In that instance, it was local environmentalists, with help from larger regional and national organizations, fighting a export facility that was to handle millions of tons of coal a year. Their contention was that moving that much coal through the area and storing it at the facility in Longview would have deleterious public health effects, and also contribute generally to the (particularly Chinese) appetite for coal, contributing to global warming. The developer for their part insisted that the coal was cleaner coal from the Midwest and that intensive measures were being taken to ensure that transport and storage weren’t a problem–and that it was self-defeating to just sit back while Chinese factories burned dirtier coal from elsewhere.

These groups organized locally to pressure County and State officials, and (temporarily) won. They used local and state land use regulatory systems to engage with the developer.
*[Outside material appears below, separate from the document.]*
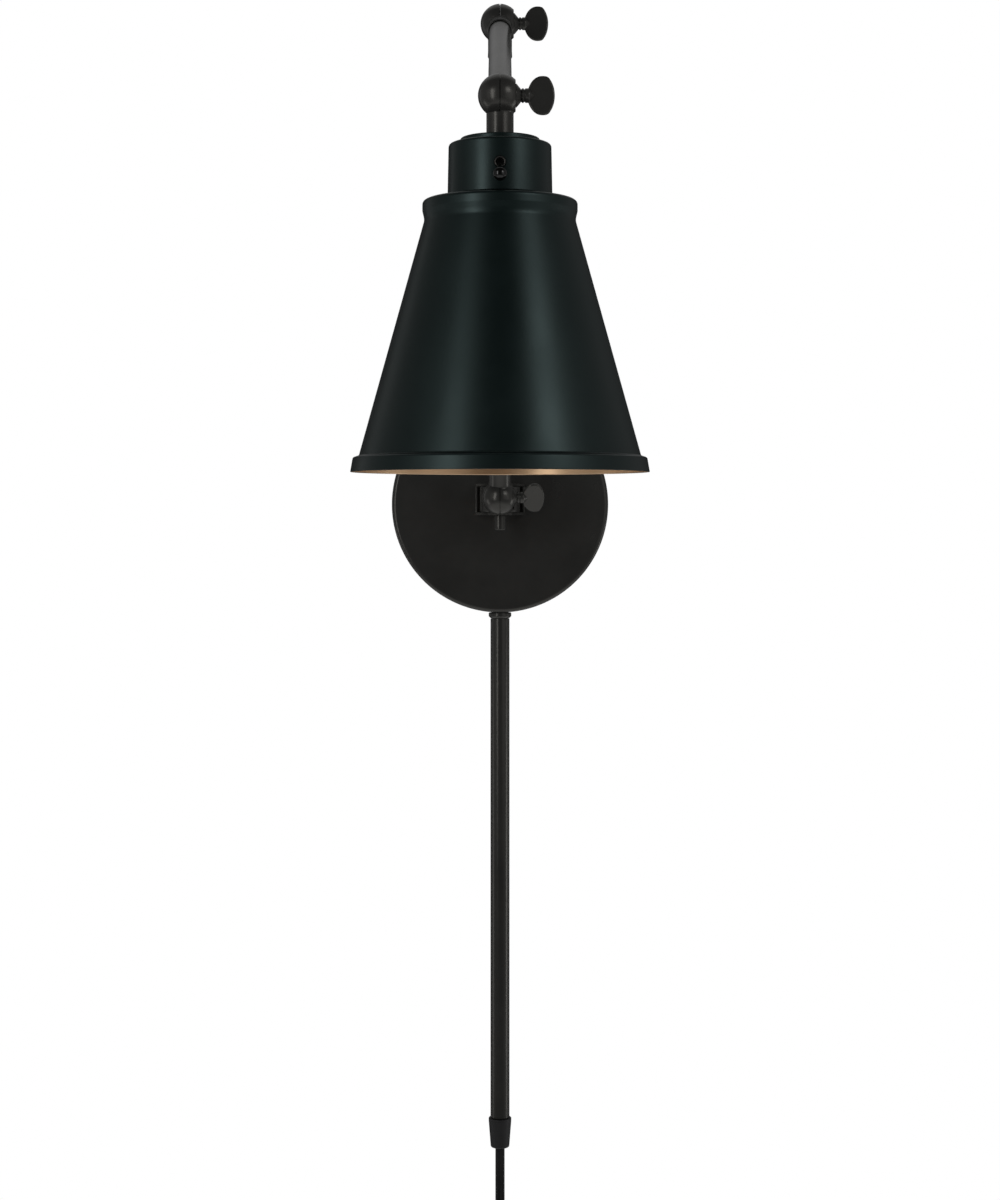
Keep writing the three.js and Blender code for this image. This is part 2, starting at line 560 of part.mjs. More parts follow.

It seems to me that most people reading this would look more favorably on what happened in the latter case than what landowners do to keep wind farms from being developed–but they are perfectly identical, at least as to process and democratic participation. Given the significant degree of discretion in such permitting situations–there are rarely hard thresholds that would automatically preclude a “bad” project versus a “good” one–I’m not certain what a structural fix to the this problem for green energy would be. Taking permitting power away from localities would impermissibly disenfranchise local communities.





Green Energy and Land Use

25 08 2011


If you’re like me, when you drive past a wind farm it’s a little cheery. They have a calming, old-timey look, they’re good for the Earth, they’re innovative but intuitive. A simple machine with huge potential.

But you may be surprised to find out that there are people who hate wind farms. Loathe them. And they are notoriously difficult to build. There are a bunch of reasons for this that touch on a variety of political and policy issues:

1. Permitting. You build wind farms in rural places. County governments dominate rural places because most of the land is not incorporated into municipal governments. County governments therefore have to promulgate regulations for building wind farms. Now, these farms are typically huge, and they have to be sited according to the performance of the wind–you can’t just plop them anywhere. These two facts together mean that you often have to deal with several counties at a time, which may have different rules–and different demands. The major regulations are the zoning permits–how do you zone for a wind farm, which is essentially a non-contiguous collection of 0.1 acre sites spread across miles? Well, you have to get either a conditional permit, conditional use permit, or special use permit (same thing, different names). Special use permits are a “higher” designation, and thus compel greater scrutiny–including quasi-judicial hearings–and usually allow governments to put conditions on passage–for example, they can require developers to dedicate money for road repairs, emergency response, and other public services. They can also limit site selection–for example proximity to property lines–and spacing, often to accommodate aerial pesticide planes. Obviously onerous conditions like these can kill a project.